Ces termes sont si nets, si clairs, qu’ils nous conduisent à avancer une autre prévision: si ce qui est désormais perçu comme la catastrophe (l’attaque US de l’Iran) a lieu, la crise s’installera non seulement au coeur de la civilisation, entre les USA et les autres, — mais au cœur du centre de cette civilisation, à Washington même, — et la cohésion interne du système pourrait ne pas y résister. La seule question est de savoir quelle forme prendrait une vraie crise interne à Washington. Nous sommes dans le domaine de l’inconnu, à cause des spécificités extrêmement fortes du système de l’américanisme.

Le sens de la crise et le sens de notre crise

Ce qui est remarquable dans ces événements selon l’interprétation qu’on propose ici, c’est de voir le sens de la crise se préciser avant qu’on n’atteigne le point de non-retour. Avant que la crise iranienne n’atteigne son point de fusion, elle ne sera déjà plus la crise iranienne, mais la crise du centre de notre civilisation. On ne peut dire, dans une telle crise : si Washington attaque, Washington sera tout seul (entendant par là que le reste s’abstient et regarde faire, avec plus ou moins de désapprobation, plus ou moins exprimée, un peu comme lors de la crise irakienne sauf pour ceux qui soutinrent les USA). La chose est trop grave et implique littéralement le sort du monde, essentiellement parce que les esprits l’ont perçu de cette façon à l’heure où la perception détermine absolument les jugements. Par conséquent, il faut dire : si Washington attaque, Washington sera contre le reste du monde (avec peut-être même, Washington contre Washington…).

Le phénomène historique qui se dessine est l’apparition, ou plutôt la mise en lumière du caractère d’inéluctabilité de la crise. Plus la crise s’aggrave dans la perception qu’on en a, c’est-à-dire au plus la menace d’une attaque US prend du crédit dans nos esprits, au plus les Iraniens peuvent se croire justifiés d’avoir la bombe et au plus nous (“nous”, sans les USA et contre l’avis des USA) allons commencer à les considérer comme justifiés d’avoir la bombe.

Cette crise est terrifiante : le fait même, dans le chef des Américains en tant que puissance nucléaire, d’envisager de la résoudre par la contrainte justifie celui qui en est désigné comme la cause de poursuivre à son terme l’entreprise dont il est accusé.

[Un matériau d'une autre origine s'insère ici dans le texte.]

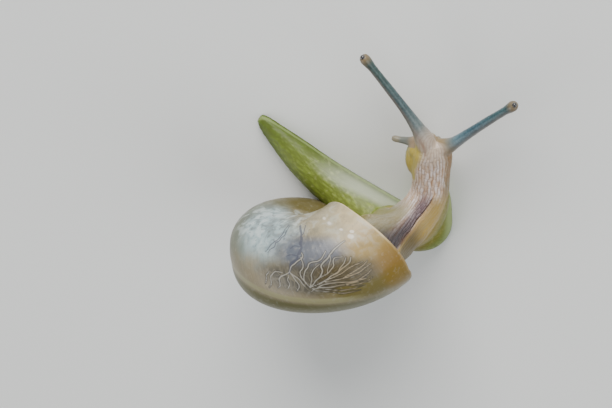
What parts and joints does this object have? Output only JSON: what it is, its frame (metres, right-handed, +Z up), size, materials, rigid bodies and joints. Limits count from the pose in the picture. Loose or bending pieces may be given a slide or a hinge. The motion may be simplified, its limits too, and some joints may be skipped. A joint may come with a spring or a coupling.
{
  "type": "land snail",
  "caption": "Life-size crawling land snail: glossy low-domed coiled shell tipped to one side, long flat foot, neck turned hard to the left, feelers stretched out.",
  "frame": {"origin": "on the floor, in the middle of the sole below the point where the body rises into the shell", "axes": "+X runs along the straight part of the foot towards the front, +Y is the animal's left, where the neck is turned, and +Z is up"},
  "size_m": [0.019, 0.0286, 0.015],
  "materials": {
    "shell": "thin glossy horn-like shell, cream and amber with branching pale veins showing through",
    "shell_rim": "glossy pale amber edge",
    "mantle": "moist, smooth, yellowish cream",
    "skin": "moist, with rows of pale raised tubercles and reddish-purple grooves",
    "feeler": "moist, translucent blue-grey",
    "eye": "glossy black"
  },
  "bodies": {
    "root": {"shell_spire": "shell", "shell_last_whorl": "shell", "shell_lip": "shell_rim", "mantle_collar": "mantle", "stalk": "skin", "neck_base": "skin", "neck": "skin", "head": "skin", "foot_front": "skin", "foot_middle": "skin", "foot_rear": "skin", "tail": "skin", "tail_tip": "skin", "upper_feeler_left": "feeler", "upper_feeler_right": "feeler", "lower_feeler_left": "feeler", "lower_feeler_right": "feeler", "eye_left": "eye", "eye_right": "eye"}
  },
  "joints": []
}
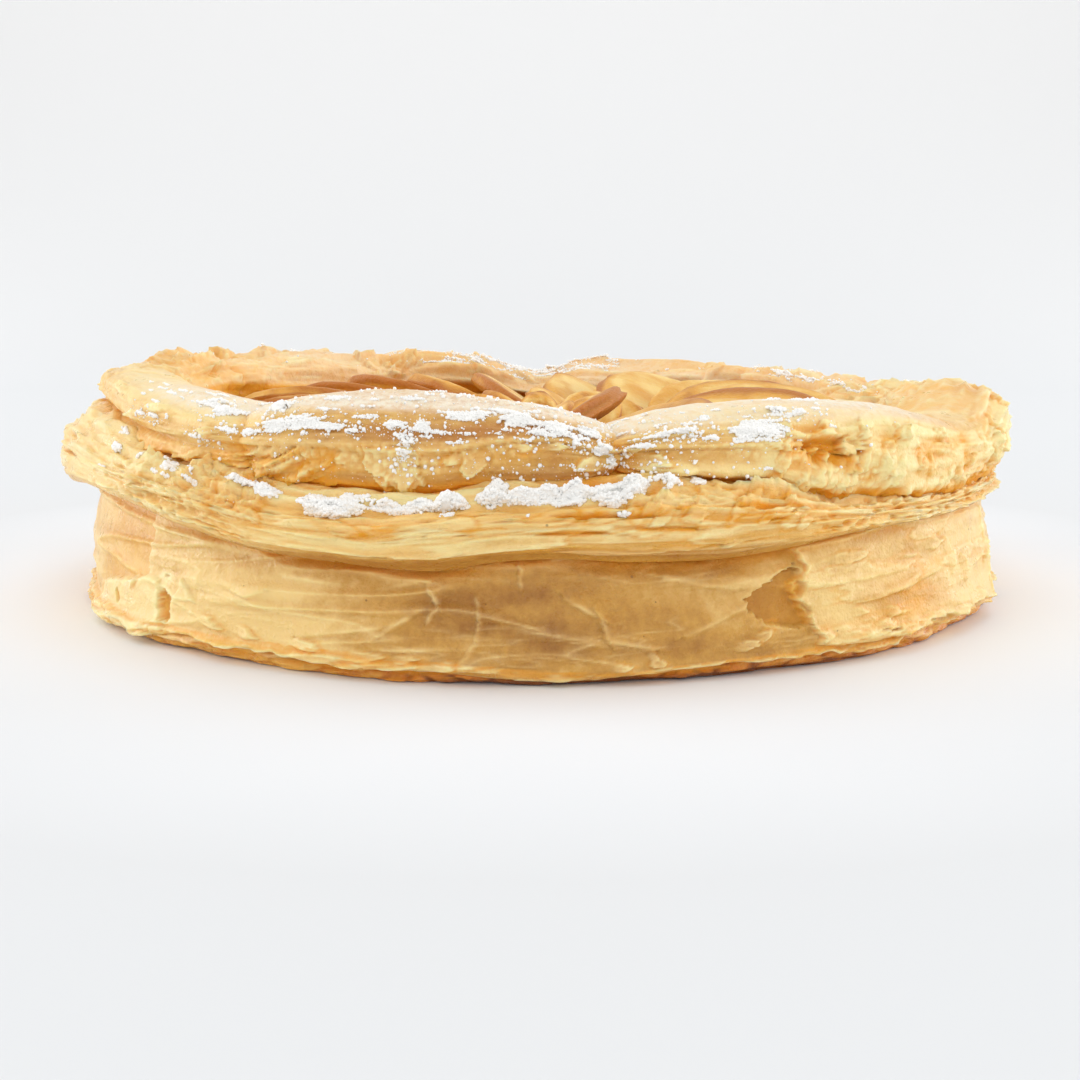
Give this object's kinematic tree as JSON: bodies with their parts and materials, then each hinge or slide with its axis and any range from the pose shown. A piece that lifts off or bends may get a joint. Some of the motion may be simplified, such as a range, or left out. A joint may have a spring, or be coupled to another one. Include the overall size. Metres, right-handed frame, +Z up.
{
  "type": "apple tart",
  "caption": "Round open puff-pastry tart with a smooth side wall, a flaky folded rim and a rosette of baked apple slices over cooked apple.",
  "frame": {"origin": "centre of the bounding box in plan, on the surface that the tart rests on", "axes": "+Z up through the middle of the tart, -Y towards its front"},
  "size_m": [0.1116, 0.1106, 0.0266],
  "materials": {
    "puff_pastry": "baked golden pastry, flaky, dusted with icing sugar",
    "cooked_apple": "moist golden-brown cooked apple",
    "baked_apple": "glazed apple flesh with browned edges"
  },
  "bodies": {
    "root": {"crust": "puff_pastry", "apple_filling": "cooked_apple", "apple_slice_outer_01": "baked_apple", "apple_slice_outer_02": "baked_apple", "apple_slice_outer_03": "baked_apple", "apple_slice_outer_04": "baked_apple", "apple_slice_outer_05": "baked_apple", "apple_slice_outer_06": "baked_apple", "apple_slice_outer_07": "baked_apple", "apple_slice_outer_08": "baked_apple", "apple_slice_outer_09": "baked_apple", "apple_slice_outer_10": "baked_apple", "apple_slice_outer_11": "baked_apple", "apple_slice_outer_12": "baked_apple", "apple_slice_outer_13": "baked_apple", "apple_slice_outer_14": "baked_apple", "apple_slice_outer_15": "baked_apple", "apple_slice_outer_16": "baked_apple", "apple_slice_outer_17": "baked_apple", "apple_slice_outer_18": "baked_apple", "apple_slice_inner_01": "baked_apple", "apple_slice_inner_02": "baked_apple", "apple_slice_inner_03": "baked_apple", "apple_slice_inner_04": "baked_apple", "apple_slice_inner_05": "baked_apple", "apple_slice_inner_06": "baked_apple", "apple_slice_inner_07": "baked_apple", "apple_slice_inner_08": "baked_apple", "apple_slice_inner_09": "baked_apple", "apple_nub": "baked_apple"}
  },
  "joints": []
}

Le motif de la condamnation initiale des Iraniens devient à mesure de la concrétisation (de la perception grandissante) des menaces américaines une justification pour les Iraniens par les modifications qu’on fait subir à cette condamnation ; le soupçon initial de projets agressifs de la part des Iraniens (soupçon de fabrication de l’arme nucléaire dans des buts agressifs) se transforme en justification des nécessités de protection pour ces mêmes Iraniens (fabriquer l’arme nucléaire pour se protéger des contraintes d’une puissance nucléaire extérieure). Au plus la crise se développe selon ces termes, au plus elle s’alimente et se justifie elle-même. C’est une sorte de parfaite “montée aux extrêmes” où l’issue avant le terme (l’explosion) est de plus en plus enfermée dans la capitulation de l’un ou de l’autre, de plus en plus impensable pour l’un ou l’autre.